When a colleague makes a mistake:
- Avoid making accusations or placing blame.
- Ask: “How can I help resolve this most effectively?”
- Support affected team members regardless of who’s at fault.
- Check in with others on how they are feeling, and see if there is anything you can do to help them.
In order to grow as curious people, we must openly given and receive feedback. We strive toward a compassionate culture where everyone solicits feedback. Feedback is more effective when emphasizing shared goals and good intent by the person giving feedback. Toward that end, consider the non-violent communication approach outlined by Innerspace as a guide.
At Able Health, it is your responsibility to schedule time to give and receive feedback. If you have something to say, don’t wait–schedule a feedback session with your colleague.
When giving feedback:
- Check in with the person: "Is now a good time?"

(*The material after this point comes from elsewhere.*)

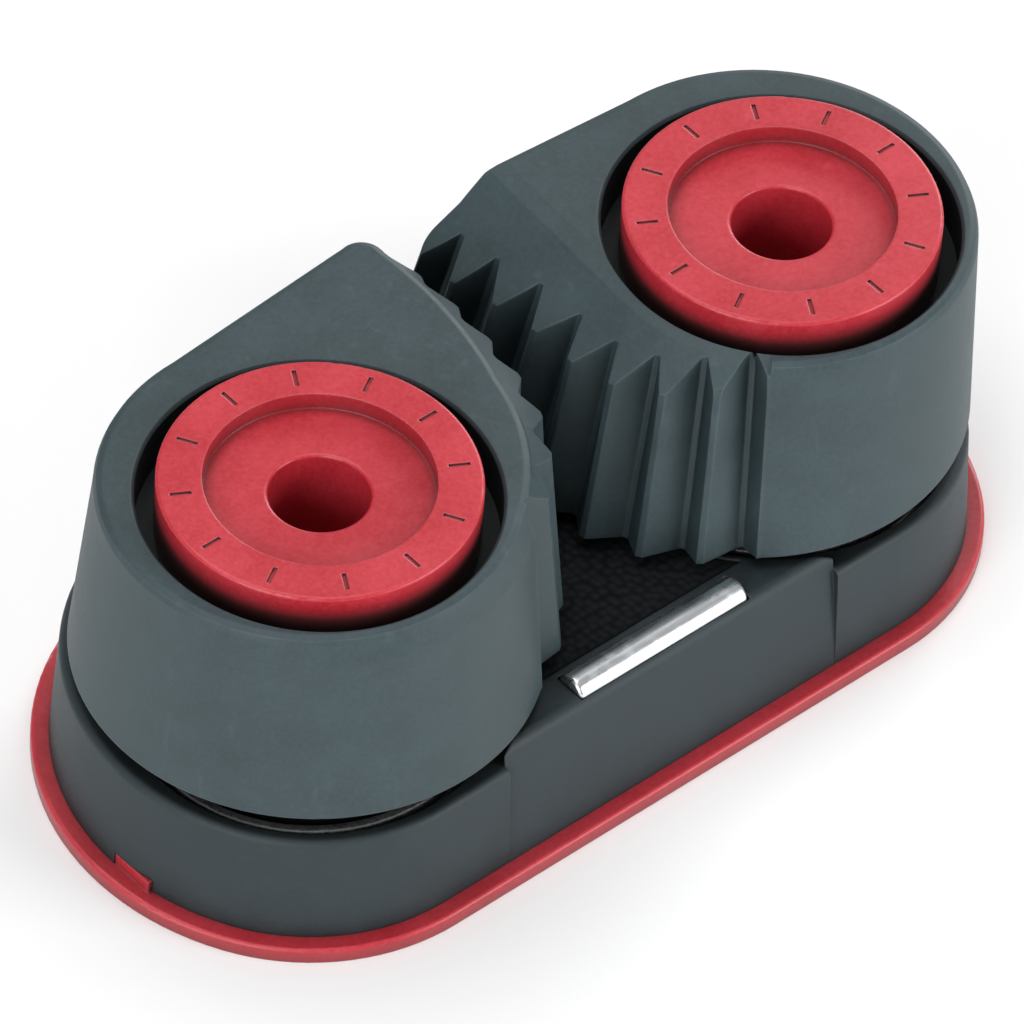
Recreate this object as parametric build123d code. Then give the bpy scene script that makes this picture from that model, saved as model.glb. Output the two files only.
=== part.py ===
"""Ball-bearing cam cleat for a 3 to 12 mm line, with a flanged base plate.

Frame: millimetres, +Z up, origin on the underside of the base plate, midway between the two
fastener holes. The pivots stand on the X axis. The line is led in over the wear bar at -Y and
leaves between the cam tips at +Y. The left cleat half stands at -X, the right half at +X.
"""
from build123d import *
from math import cos, pi, radians, sin, sqrt, tan
import os

# fasteners and pivots
hole_spacing = 38.1      # centre to centre of the two fastener holes, 1 1/2 in
hole_r = 3.2             # clearance for an M6 or 1/4 in screw
pivot_x = hole_spacing / 2

# base plate
front_r = 14.8           # front corners, struck from the pivots
back_r = 18.5            # rounder back corners, tangent to the front ones
corner_turn = 30.0       # degrees below the X axis where the two radii meet
plate_thick = 1.1
plate_edge = 0.25        # rounding of the plate's upper edge
tab_width = 3.2
tab_rise = 0.9
tab_deep = 1.6
tab_gap = 0.05
spigot_wall = 2.0        # ring that locates the body and the post
spigot_rise = 2.0

# base body
body_ledge = 1.15        # plate showing all round the body
body_draft = 3.4         # degrees, round the ends
front_draft = 7.0        # degrees, straight front and back walls
seat_z = 9.2             # ledge below the cams
seat_edge = 0.55
bridge_z = 10.4          # top of the bridge between the cams
bridge_edge = 0.8
seat_r = 13.6            # clearance circle of each cam in the bridge
floor_sink = 0.35        # textured line floor below the bridge top
boss_r = 9.6
boss_z = 10.65
groove_r = 12.3          # outside of the spring groove
groove_z = 4.5
core_z = 3.1             # coring under the spring groove
core_wall = 1.4
core_end_wall = 1.8      # round the ends
rib_thick = 1.3

# wear bar
bar_r = 1.15
bar_length = 14.0
bar_y = -10.95
bar_z = 10.05
bar_chamfer = 0.2
bar_gap = 0.06
bar_snap = 0.03          # the mouth is this much narrower than the bar, each side
ridge_width = 0.35       # lip left standing behind the bar

# bearing posts
post_r = 6.2
cap_r = 10.15
cap_z = 28.1
cap_thick = 4.1
cap_edge = 0.22
cap_recess_r = 7.27
cap_recess = 1.26
bore_edge = 0.22
mark_count = 12
mark_long = 1.35
mark_wide = 0.26
mark_deep = 0.16
key_width = 2.4
key_rise = 1.4
key_gap = 0.06
fit_gap = 0.05           # radial clearance of parts that turn or slide together
over = 1.0               # how far a cutter runs past what it cuts
near = 0.001             # for finding edges

# ball rows
ball_r = 0.98
ball_gap = 0.02
balls_per_row = 18
row_count = 3
washer_thick = 0.7
washer_gap = 0.04
washer_inset = 0.1       # how far the upper washer stays inside the cap
spacer_gap = 0.12
spacer_side = 0.1        # clearance of a spacer ring to the post and to the cam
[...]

- Emphasize mutual goals and positive intent: "My intention is…"
- Focus on specific, observable behavior: "When you do X…"
- Describe the impact of that behavior on you: "...I feel Y."
- Ask about the other person's motives and intentions: "What was going on for you?"
- Thank the person.
When receiving feedback:
- Look for "grains of truth" in order to understand, not win.
- Help the other person feel heard and ask clarifying questions.
- Acknowledge your own feelings and manage your defensiveness.
- Thank the person.
End with agreements:
- Make specific requests: "What are we going to try moving forward?"
- Discuss the error case: "What can we do if someone doesn't uphold their end?"
One of the quickest ways to derail honest communication is by presuming to know the intentions of the other person. Remember to "stay on your side of the net"—focus on specific, observable behavior and ask the other person about their motives and intentions rather than assuming what motivation is behind their actions.